Here’s where things get really interesting. The Philips Screeneo runs Android, with a top layer UI that makes it look like a fairly standard bit of home cinema kit – focusing on inputs and settings rather than anything else. It doesn’t have the Google Play app store installed, but with an SD card slot and USB port on the thing and full file system access, you can easily get a third-party app store installed.
While you wouldn’t want to use the included remote to play games, with inbuilt Wi-Fi, Bluetooth and 4GB internal memory, you could make this into a games console of sorts if you buy a separate Bluetooth controller. There is an awful lot of fun to be had with the Philips Screeneo.

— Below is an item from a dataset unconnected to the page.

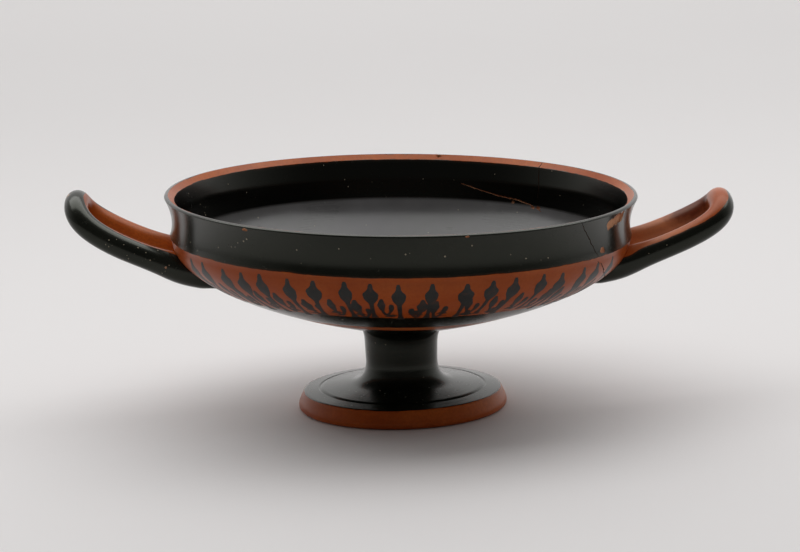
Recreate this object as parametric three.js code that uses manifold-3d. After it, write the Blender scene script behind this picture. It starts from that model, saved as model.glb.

Coming back down to normal home cinema territory a bit, the Screeneo also has an inbuilt standard-def Freeview TV tuner, support for playing back a bunch of file formats from USB devices, including MKV, and speakers. Integrated speakers in projectors are generally dreadful, but these ones aren’t too bad.
The Screeneo has a stereo pair of side-firing drivers plus a dedicated bass driver, powered by a 26W amp. You wouldn’t want to replace a 5.1 system with this setup, but they will do the job for an impromptu movie night, offering a nice even tone and a bit of bass warmth, if not depth. It's on par with a half-decent portable Bluetooth speaker. What's more, because the projector is short-throw, the sound is actually coming from close to the picture, rather than from behind as with a conventional projector.
If you’re a real sound fan, you can hook up some powered speakers over Bluetooth or the headphone output. There are also optical and phono audio outputs, but these don’t seem quite as handy unless you’re planning on using the Screeneo as a source, rather than just a projector.
You can do an awful lot with the Screeneo, much as you have to be a bit of a geek to work out some of the most fun bits. That said, getting the basics working is no more difficult than the usual cable A in socket B affair you get with any home entertainment gear.